They got to have the first kiss, then they got engaged.
Leading Seaman Nathan Durette won a lottery among HMCS Toronto sailors to be the one to enjoy the traditional welcome-home first kiss with his loved one. And the crowd waiting to welcome the frigate home from overseas deployment cheered as he planted a good one on Alexandra Levesque on Sunday morning.
Then he surprised everyone when he took her hand and got down on one knee.
He had the ring stashed under his hat and there was a heart-stopping moment when he dropped it but quickly recovered. Then a tearful Levesque nodded, cheers drowning out any audible question and reply.
The Halifax-class frigate was returning from six months of service in Operation Reassurance in the Mediterranean Sea, an ongoing NATA mission supporting security and Allied solidarity in central and Eastern Europe.
Afterward, Levesque said she almost passed out at the surprise.
Durette said he had been playing it cool with some misdirection.
“I was planning it for about four months, so I came home about three months ago and kind of played it off,” he said. “I told her it would probably be about year after I get back, we’ll see, we’ll go out, select some rings, maybe get a ring size but I wanted to surprise her (today.)”

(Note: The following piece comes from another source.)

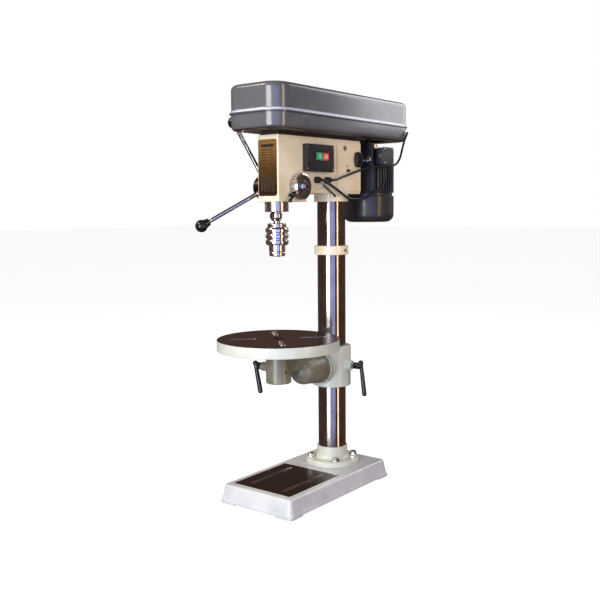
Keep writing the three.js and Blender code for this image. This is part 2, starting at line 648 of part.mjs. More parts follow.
place('chuck_body', chuckBody(), brightSteel);
place('chuck_sleeve', turned([
  [CHUCK.noseR + GAP, CHUCK.sleeveBottom], [CHUCK.sleeve - 3, CHUCK.sleeveBottom],
  [CHUCK.sleeve, CHUCK.sleeveBottom + 3], [CHUCK.sleeve, CHUCK.sleeveTop - 2],
  [CHUCK.sleeve - 2, CHUCK.sleeveTop],
  [CHUCK.noseR + GAP, CHUCK.sleeveTop], [CHUCK.noseR + GAP, CHUCK.sleeveBottom],
], 0, SPINDLE_Y, 28), brightSteel);
jawTurns.forEach((turn, i) => place(`chuck_jaw_${i + 1}`, chuckJaw(turn), brightSteel));

// ---- belt guard: tray on the head, hinged lid ---------------------------------------------------
const guardOutline = (inset) => roundedOutline(
  -GUARD.halfWidth + inset, GUARD.halfWidth - inset, GUARD.front + inset, GUARD.rear - inset,
  GUARD.corner - inset,
);

function guardTray() {
  const { bottom, seam, wall } = GUARD;
  const shaftSlot = roundedOutline(-44, 44, MOTOR_Y - 54, MOTOR_Y + 44, 43.9);
  return cut(
    join(
      raised(guardOutline(4), bottom, bottom + 5),
      raised(guardOutline(0), bottom + 4, seam),
      raised(headOutline(5, HEAD.rear - 4), HEAD.top + GAP, bottom + 1, 3),
    ),
    raised(guardOutline(4 + wall), bottom + wall, seam + 5),
    upright(0, SPINDLE_Y, HEAD.top - 5, bottom + 10, 23, 23, 20),
    raised(shaftSlot, HEAD.top - 5, bottom + 10),
  );
}

function guardLid() {
  const { seam, top, wall } = GUARD;
  const low = seam + GAP;
  const edge = 9;
  const shell = new THREE.ExtrudeGeometry(guardOutline(edge), {
    depth: top - edge - (seam - 20),
    bevelThickness: edge,
    bevelSize: edge,
    bevelSegments: 2,
    curveSegments: 4,
  });
  const dome = solid(shell.translate(0, 0, seam - 20));
  const far = 900;
  const trimmed = cut(dome, box(-far, far, -far, far, seam - 100, low + 1));
  return cut(
    join(trimmed, raised(guardOutline(-LIP.out), low, low + LIP.height)),
    raised(guardOutline(wall), low - 5, top - edge),
    raised(guardOutline(edge), top - edge - 1, top - wall),
  );
}

const hingeZ = GUARD.seam - 4;
const hingeY = GUARD.rear + 4.5;
place('guard_tray', guardTray(), greyPaint);
place('guard_lid', guardLid(), greyPaint);
place('guard_hinge_pin', bar([-50, hingeY, hingeZ], [50, hingeY, hingeZ], 3.4, 3.4, 12), brightSteel);

// ---- pulleys and belt ---------------------------------------------------------------------------
function stepPulley(y, steps, bore, hubBottom, hubRadius) {
  const { stepHeight, groove, beltHeight, bottom } = PULLEY;
  const outline = [[bore, hubBottom], [hubRadius, hubBottom], [hubRadius, bottom]];
  const flange = (stepHeight - beltHeight) / 2 - GAP;
  steps.forEach((radius, i) => {
    const low = bottom + i * stepHeight;
    outline.push([radius, low + flange], [radius - groove, low + flange + 2.2]);
    outline.push([radius - groove, low + stepHeight - flange - 2.2], [radius, low + stepHeight - flange]);
  });
  const top = bottom + steps.length * stepHeight;
  outline.push([hubRadius, top], [hubRadius, top + 5], [bore, top + 5], [bore, hubBottom]);
  return turned(outline, 0, y, 18);
}

// The belt runs round one step of each pulley, with straight runs that touch both circles.
function driveBelt() {
  const spindleR = SPINDLE_STEPS[BELT_STEP] - PULLEY.groove + GAP;
  const motorR = MOTOR_STEPS[BELT_STEP] - PULLEY.groove + GAP;
  const lean = Math.asin((spindleR - motorR) / (MOTOR_Y - SPINDLE_Y));
  const loop = (grow, into) => {
    into.absarc(0, SPINDLE_Y, spindleR + grow, Math.PI - lean, 2 * Math.PI + lean, false);
    into.absarc(0, MOTOR_Y, motorR + grow, lean, Math.PI - lean, false);
    return into;
  };
  const shape = loop(6, new THREE.Shape());
  shape.holes.push(loop(0, new THREE.Path()));
  const z = PULLEY.bottom + PULLEY.stepHeight * (BELT_STEP + 0.5);
  return raised(shape, z - 2.2, z + 2.2, 10);
}

place('spindle_pulley', stepPulley(SPINDLE_Y, SPINDLE_STEPS, 8.6, 869, 13), finish(0xa9adb2, 0.4, 1));
place('pulley_bearing', ring(0, SPINDLE_Y, QUILL.top + 4, HEAD.top + 6, 22, 13.3, 20), brightSteel);
place('motor_pulley', stepPulley(MOTOR_Y, MOTOR_STEPS, 7.3, PULLEY.bottom - 6, 13), finish(0xa9adb2, 0.4, 1));
place('drive_belt', driveBelt(), blackRubber);

// ---- motor on its sliding mount -----------------------------------------------------------------
function motorMount() {
  const { y, thick, halfWidth, bottom, top, rodX, rodZ, rodR, rodFront } = MOUNT;
  const plate = box(-halfWidth, halfWidth, y, y + thick, bottom, top);
  const rod = (x) => bar([x, rodFront, rodZ], [x, y + 1, rodZ], rodR, rodR, 20);
  const rods = [rod(-rodX), rod(rodX)];
  return join(plate, ...rods);
}

function motorFrame() {
  const { radius, fin, seam, top, finCount } = MOTOR;
  const y = MOTOR_Y;
  let body = turned([
    [0, seam + GAP], [radius, seam + GAP], [radius, top - 24], [radius - 5, top - 12], [radius - 18, top],
    [16, top], [16, top + 6], [0, top + 6],
  ], 0, y, 24);
  const fins = Array.from({ length: finCount }, (_, i) => {
    const geometry = new THREE.BoxGeometry(8, 3, 66).translate(fin - 4, 0, seam + 6 + 33);
    return solid(geometry.rotateZ(((i + 0.5) * 2 * Math.PI) / finCount).translate(0, y, 0));
  });
  const face = MOUNT.y + MOUNT.thick + GAP;
  const pads = box(-40, 40, face, y - 20, seam + 18, top - 8);
  body = join(body, ...fins, pads, box(TERMINAL.fromX - 16, TERMINAL.fromX - GAP, 122, 152, 828, 860));
  return cut(
    body,
    box(-80, 80, face - 20, face, seam - 5, top + 20),
    upright(0, y, seam - 5, top + 20, 8.3, 8.3, 20),
    upright(0, y, seam - 5, top - 16, 40, 40, 28),
  );
}

function fanCover() {
  const { fin, bottom, seam } = MOTOR;
  const radius = fin;
  return turned([
    [0, bottom], [radius - 20, bottom], [radius - 8, bottom + 5], [radius - 2, bottom + 13],
    [radius, bottom + 24], [radius, seam], [radius - 3, seam], [radius - 3, bottom + 25],
    [radius - 10, bottom + 9], [radius - 21, bottom + 3],
    [0, bottom + 3],
  ], 0, MOTOR_Y, 24);
}

function motorFan() {
  const hub = ring(0, MOTOR_Y, 694, 712, 14, 8.3, 16);
  const disc = ring(0, MOTOR_Y, 694, 697, 50, 10, 20);
  const blades = Array.from({ length: 6 }, (_, i) =>
    box(10, 48, -1.5, 1.5, 694, 714).rotate([0, 0, i * 60]).translate([0, MOTOR_Y, 0]));
  return join(hub, disc, ...blades);
}

place('motor_mount', motorMount(), motorPaint);
place('motor_frame', motorFrame(), motorPaint);
place('motor_fan_cover', fanCover(), motorPaint);
place('motor_rotor', join(
  upright(0, MOTOR_Y, 684, 960, 7, 7, 16), upright(0, MOTOR_Y, 722, 846, 34, 34, 24),
), darkSteel);
place('motor_fan', motorFan(), blackPlastic);
place('terminal_box', box(
  TERMINAL.fromX, TERMINAL.toX, TERMINAL.fromY, TERMINAL.toY, TERMINAL.bottom, TERMINAL.top,
), motorPaint);
place('tension_knob', ontoSide(join(
  bar([COVER.thick + 1, 0, 0], [16, 0, 0], 15, 13, 12), bar([-6.5, 0, 0], [4, 0, 0], 4, 4, 12),
), 43, MOUNT.rodZ), blackPlastic);

// ---- glands and leads ---------------------------------------------------------------------------
function gland(y, z) {
  return ontoSide(join(
    bar([GAP, 0, 0], [7, 0, 0], 9, 9, 6), bar([6, 0, 0], [15, 0, 0], 7, 5.5, 16),
  ), y, z);
}

place('front_gland', gland(-117, 778), blackPlastic);
place('rear_gland', gland(-79, 778), blackPlastic);

const leadEnd = (y, z, out) => {
  const normal = new THREE.Vector3(Math.cos(sideSlope), -Math.sin(sideSlope), 0);
  return [sideX(y) + normal.x * out, y + normal.y * out, z];
};

const guardLead = [
  leadEnd(-79, 778, 15.4), leadEnd(-79, 778, 19), [62, -66, 779], [58, -42, 784], [56, 4.7, 795],
  [60, 59, 809], [80, 100, 817], [93, 128, 818], [95, 160, 824], [93, 184, 841], [90, 200, 864],
  [88, 216, 890], [86, 230, 905], [84.6, 236, 910], [81.2, 239, 911],
];
const motorLead = [
  leadEnd(-117, 778, 15.4), leadEnd(-117, 778, 19), [60, -101, 772], [54, -60, 760], [52.5, -30, 748],
  [52, -2, 736], [50, 22, 733], [50, 62, 734], [56, 92, 742], [70, 112, 757], [79, 125, 775], [81, 131, 795],
  [80, 134, 812], [80, 134, 821.6],
];
const earthLead = [
  leadEnd(-97, 766, 0.6), leadEnd(-96, 766, 4), [47, -88, 761], [48, -74, 753], [48, -60, 746],
  [46, -48, 741.5], [41, -41, 739], [36, -37, 739.5], [34, -35.5, 743],
];
place('guard_switch_lead', tube(guardLead, LEAD.radius, 8, 24), blackRubber);
place('motor_lead', tube(motorLead, 3.2, 8, 22), blackRubber);
place('earth_lead', tube(earthLead, 1.9, 8, 8), blackRubber);

export default drill;
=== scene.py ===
# A bench drill press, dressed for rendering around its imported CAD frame.
import math

import bpy
from mathutils import Matrix, Vector


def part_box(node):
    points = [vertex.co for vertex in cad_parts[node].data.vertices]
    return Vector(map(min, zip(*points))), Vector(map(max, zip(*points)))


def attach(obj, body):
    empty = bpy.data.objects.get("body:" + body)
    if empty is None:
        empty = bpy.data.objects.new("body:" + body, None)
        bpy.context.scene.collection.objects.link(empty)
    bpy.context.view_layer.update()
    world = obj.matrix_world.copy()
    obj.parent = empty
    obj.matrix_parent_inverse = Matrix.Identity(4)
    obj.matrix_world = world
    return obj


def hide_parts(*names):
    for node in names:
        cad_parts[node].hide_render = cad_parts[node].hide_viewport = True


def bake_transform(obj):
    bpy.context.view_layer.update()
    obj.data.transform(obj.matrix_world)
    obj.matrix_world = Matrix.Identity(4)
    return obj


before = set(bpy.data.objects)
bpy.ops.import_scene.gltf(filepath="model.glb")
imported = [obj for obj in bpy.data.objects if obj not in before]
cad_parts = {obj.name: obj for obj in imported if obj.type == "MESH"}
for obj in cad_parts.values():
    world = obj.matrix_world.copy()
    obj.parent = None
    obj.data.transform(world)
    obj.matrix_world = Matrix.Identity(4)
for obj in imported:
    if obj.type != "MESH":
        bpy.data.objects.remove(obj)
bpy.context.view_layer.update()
mm = 0.001
tubeLow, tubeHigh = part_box("column_tube")
columnAxis = Vector(((tubeLow.x + tubeHigh.x) / 2, (tubeLow.y + tubeHigh.y) / 2, 0))  # pieces are drawn from here
print("frame loaded")


cameraLook = {"place": (1251.9, -1746.8, 703.9), "turn": 0.66, "dip": 0.10656, "roll": -0.00868, "lens": 49.96}


def makeCamera(look):
    bpy.ops.object.camera_add()
    camera = bpy.context.object
    camera.data.sensor_width = 36
    camera.data.lens = look["lens"]
    turn = Matrix.Rotation(look["turn"], 4, "Z") @ Matrix.Rotation(math.pi / 2 - look["dip"], 4, "X")
    turn = turn @ Matrix.Rotation(look["roll"], 4, "Z")
    camera.matrix_world = Matrix.Translation(columnAxis + Vector(look["place"]) * mm) @ turn
    bpy.context.scene.camera = camera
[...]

“It’s worth it,” she said. “Yes, it’s hard but at the same time, once he’s home, everything’s worth it. Just stick to it, be strong, communicate, love, just encourage yourself, just be there for each other.”
Durette confessed to feeling some nerves once he got to the jetty. And then the ring fumble happened.
“I want to say I practised, but I sort of lamed out there, I guess. The box was too big to fit in my tight pants.”
“We visited nine countries,” Fluet said on Toronto’s flight deck after the return ceremony. “We’ve engaged with over 13 nations to complete Operation Reassurance. The mission was to reassure our allies of Canada’s safety and security in Eastern Europe. We patrolled twice in the Black Sea off the coast of Crimea. We patrolled in the east Med off the coast of Syria as well as Libya. We’ve participated in seven major exercises, six minor ones. We’ve done defence diplomacy, hosting two presidents, ministers of defence, heads of nations and really successful with the mission.”
Fluet said the Black Sea patrols were highlights as well as challenges with the Russians maintaining a fleet presence.
“They’re putting pressure on NATO, but NATO is also putting pressure on them,” Fluet said.
“It is a significant milestone for Canada and also for NATO,” Fluet said. “It’s the first time we have a woman in charge of a task group deployed at sea. It’s quite an honour and it shows how much Canada is progressive and (forward)-leaning. We’re really proud of Commodore Kurtz and she’s doing a very good job.”
Toronto served as the flagship for about a month-and-a-half before HMCS Halifax resumed the role and Toronto headed home, Fluet said.
“A lot of the crew will be turning over,” Fluet said. “Not everybody, but a lot of them. And then the ship will enter a work period. And following that there will be some more training in the fall and deployment next year.”